Can HMAC be reversed to recover the secret key?

No. HMAC is based on a one-way hash function, so there is no mathematical shortcut to extract the key from an HMAC output. An attacker would need to brute-force the key space, which is infeasible for keys of 128 bits or longer. However, weak or short keys (like simple passwords) can be vulnerable to dictionary attacks, so always use cryptographically random keys of at least 256 bits for HMAC-SHA256.

What happens if the HMAC key is longer than the hash block size?

If the secret key is longer than the hash function's block size (64 bytes for SHA-256, 128 bytes for SHA-512), the HMAC algorithm first hashes the key with the underlying hash function to reduce it to the hash output length, then uses that hash as the effective key. This means very long keys do not provide additional security beyond the hash output size.

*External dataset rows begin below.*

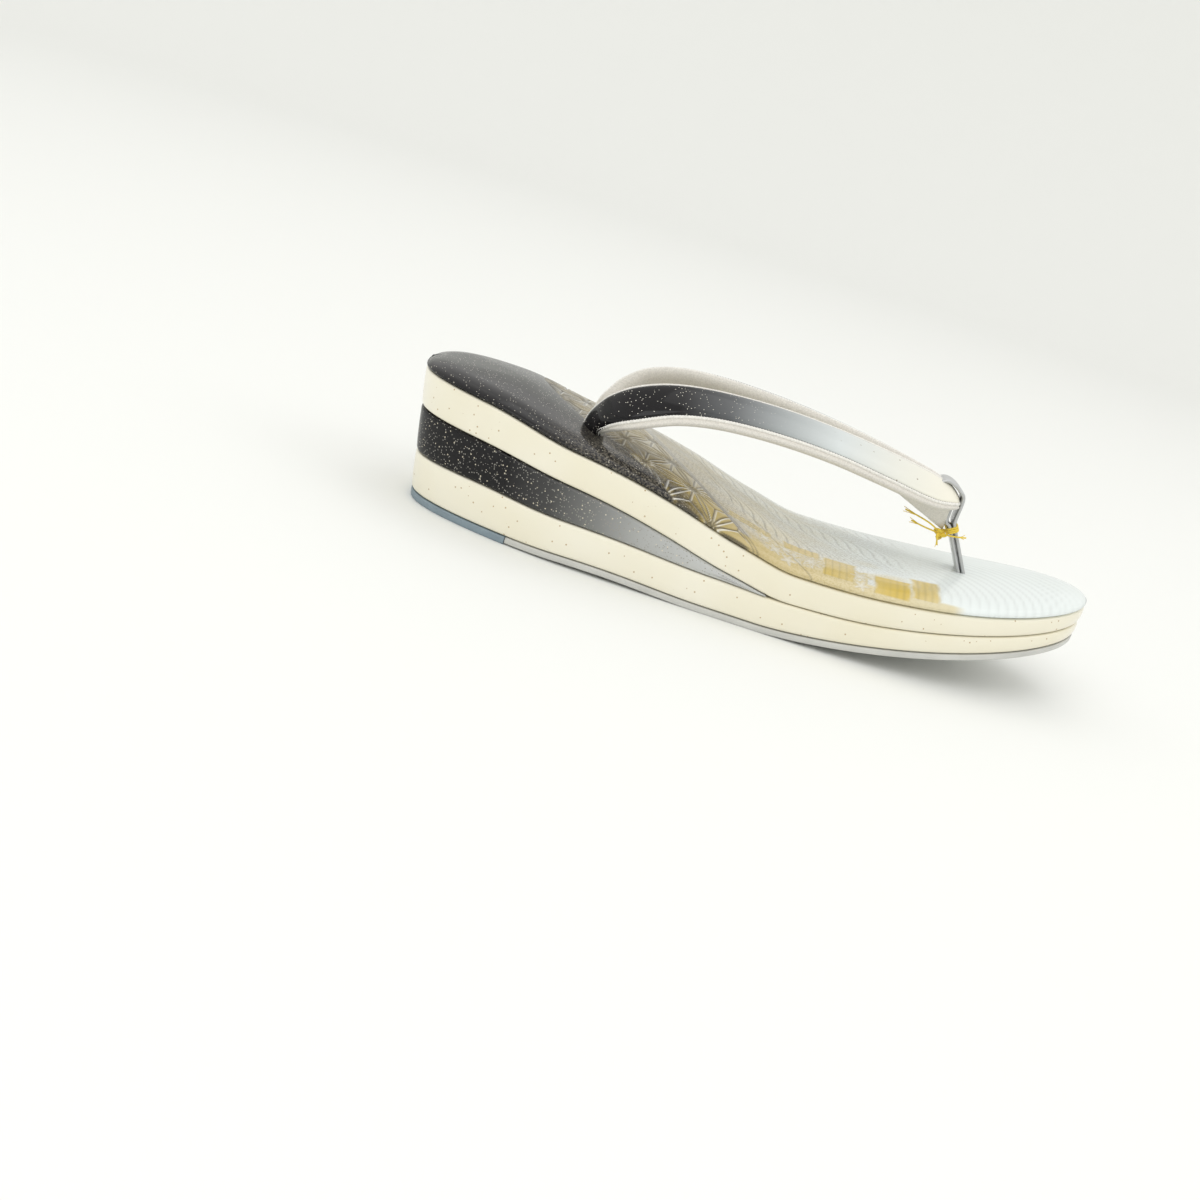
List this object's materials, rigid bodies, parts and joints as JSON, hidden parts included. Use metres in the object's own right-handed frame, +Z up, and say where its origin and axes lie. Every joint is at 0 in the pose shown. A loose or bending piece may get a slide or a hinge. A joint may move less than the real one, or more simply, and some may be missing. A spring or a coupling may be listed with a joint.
{
  "type": "zori sandal",
  "caption": "Women's formal zori sandal: raised heel, stacked wrapped sole with a dark wedge, padded patterned footbed and padded thong straps tied at a toe loop.",
  "frame": {"origin": "on the floor, under the middle of the sole's length and width", "axes": "+X to the toe, +Y to the wearer's left, +Z up"},
  "size_m": [0.24, 0.0834, 0.0687],
  "materials": {
    "lift_rubber": "satin",
    "outsole_sheet": "satin",
    "cream_enamel_lower": "gloss",
    "wedge_enamel": "gloss",
    "cream_enamel_upper": "gloss",
    "footbed_enamel": "gloss",
    "strap_enamel": "gloss",
    "loop_leather": "satin",
    "gold_thread": "matte"
  },
  "bodies": {
    "root": {"heel_lift": "lift_rubber", "outsole": "outsole_sheet", "lower_layer": "cream_enamel_lower", "wedge": "wedge_enamel", "upper_layer": "cream_enamel_upper", "cushion": "footbed_enamel", "straps": "strap_enamel", "toe_loop": "loop_leather", "thread_tie": "gold_thread"}
  },
  "joints": []
}
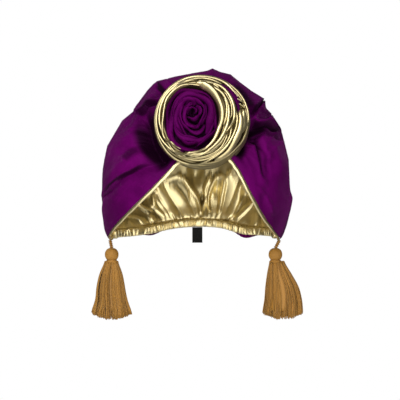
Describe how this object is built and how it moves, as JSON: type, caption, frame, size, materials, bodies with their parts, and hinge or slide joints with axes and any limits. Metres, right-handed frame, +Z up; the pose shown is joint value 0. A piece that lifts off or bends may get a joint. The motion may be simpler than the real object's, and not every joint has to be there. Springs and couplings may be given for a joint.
{
  "type": "rosette turban with ear tassels",
  "caption": "Lined head wrap gathered into a large front rosette, with an open front, an elastic nape and a tassel at each ear.",
  "frame": {"origin": "inside of the crown on the head's axis, where a head carries the cap", "axes": "+Z up, front towards -Y, +X to the right of someone who looks at the front"},
  "size_m": [0.2311, 0.2414, 0.2738],
  "materials": {
    "violet_silk": "dark violet slubbed silk with a low sheen",
    "gold_lame": "soft gold foil cloth with a bright sheen",
    "gold_thread": "ochre rayon thread",
    "black_satin": "plain black satin tape"
  },
  "bodies": {
    "root": {"outer_cloth": "violet_silk", "lining": "gold_lame", "nape_casing": "gold_lame", "front_piping_left": "gold_lame", "front_piping_right": "gold_lame", "rose_wrap_outer": "gold_lame", "rose_wrap_inner": "gold_lame", "rose_centre": "violet_silk", "label": "black_satin", "tassel_loop_left": "gold_thread", "tassel_head_left": "gold_thread", "tassel_skirt_left": "gold_thread", "tassel_loop_right": "gold_thread", "tassel_head_right": "gold_thread", "tassel_skirt_right": "gold_thread"}
  },
  "joints": []
}
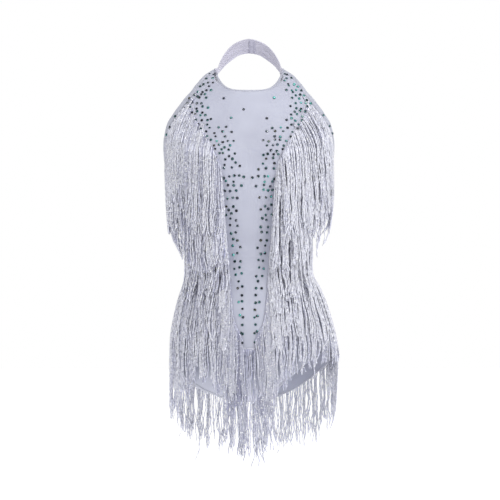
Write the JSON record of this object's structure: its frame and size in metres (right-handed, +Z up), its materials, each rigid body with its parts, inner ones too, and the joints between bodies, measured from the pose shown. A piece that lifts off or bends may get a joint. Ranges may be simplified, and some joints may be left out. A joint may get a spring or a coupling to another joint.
{
  "type": "fringed halter bodysuit",
  "caption": "Sleeveless halter-neck stretch bodysuit with an open back, rows of hanging glitter fringe and rhinestones on a plain centre panel, in its worn form.",
  "frame": {"origin": "inner face of the neck band at the nape, on the centre line, where the wearer's neck holds the garment", "axes": "+Z up, the front faces -Y, +X towards the wearer's left"},
  "size_m": [0.3182, 0.2479, 0.8007],
  "materials": {
    "stretch_cloth": "pale lavender white, smooth stretch knit with a faint satin sheen",
    "fringe": "silver white twisted fringe with glitter thread",
    "rhinestone": "faceted, green and blue rainbow coating"
  },
  "bodies": {
    "root": {"front_panel": "stretch_cloth", "back_panel": "stretch_cloth", "neck_band_left": "stretch_cloth", "neck_band_right": "stretch_cloth", "fringe_shoulder_left": "fringe", "fringe_upper_bust_left": "fringe", "fringe_bust_left": "fringe", "fringe_underbust_left": "fringe", "fringe_waist_left": "fringe", "fringe_hip_left": "fringe", "fringe_shoulder_right": "fringe", "fringe_upper_bust_right": "fringe", "fringe_bust_right": "fringe", "fringe_underbust_right": "fringe", "fringe_waist_right": "fringe", "fringe_hip_right": "fringe", "fringe_centre": "fringe", "fringe_back_waist": "fringe", "fringe_seat": "fringe"}
  },
  "joints": []
}
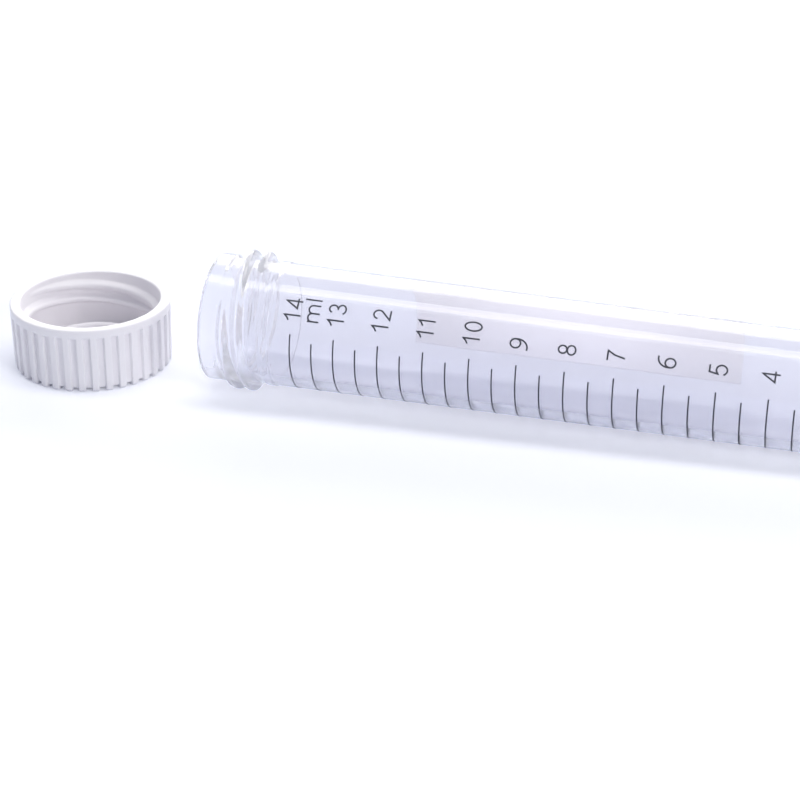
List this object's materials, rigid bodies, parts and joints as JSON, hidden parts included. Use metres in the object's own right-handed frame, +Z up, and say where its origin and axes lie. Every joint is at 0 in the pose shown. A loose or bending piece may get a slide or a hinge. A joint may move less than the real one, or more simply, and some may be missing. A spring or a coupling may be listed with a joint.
{
  "type": "conical centrifuge tube",
  "caption": "Translucent graduated conical tube lying on its side, with its white ribbed screw cap standing open side up beside the mouth.",
  "frame": {"origin": "on the floor, below the centre of the box round both pieces", "axes": "+X along the lying tube from its mouth to its tip, +Z up, +Y to the left of +X"},
  "size_m": [0.1506, 0.0226, 0.0193],
  "materials": {
    "tube_plastic": "glossy translucent moulding",
    "cap_plastic": "satin opaque moulding"
  },
  "bodies": {
    "root": {"tube": "tube_plastic", "cap": "cap_plastic"}
  },
  "joints": []
}
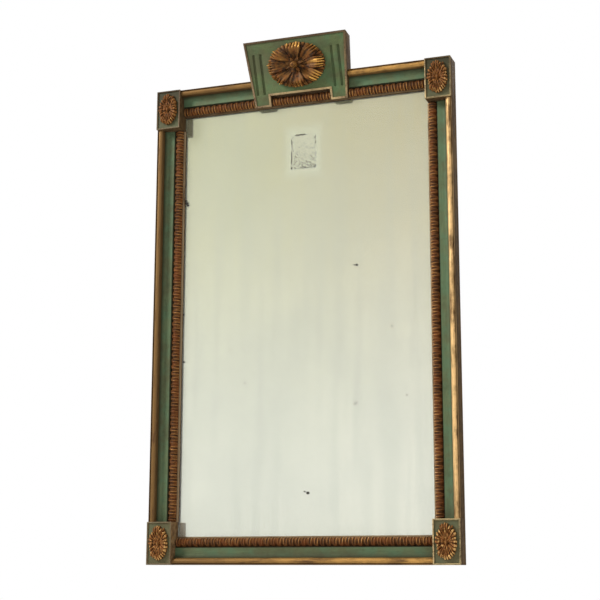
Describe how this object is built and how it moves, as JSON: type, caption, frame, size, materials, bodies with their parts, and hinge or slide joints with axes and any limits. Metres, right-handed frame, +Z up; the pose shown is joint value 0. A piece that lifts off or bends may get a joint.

For HMAC-SHA256, keys longer than 64 bytes are hashed down to 32 bytes and offer no security improvement over a 64-byte key; keys up to 64 bytes are used at their full length.

When should I use HMAC-SHA512 instead of HMAC-SHA256?

Use HMAC-SHA512 when the protocol requires it (some key derivation functions like HKDF-SHA512, Ed25519 key generation), when you need a wider signature for defense-in-depth, or when running on 64-bit hardware where SHA-512 is actually faster than SHA-256. For most web applications, API signing, and webhook verification, HMAC-SHA256 provides sufficient security and is the more common choice across ecosystems.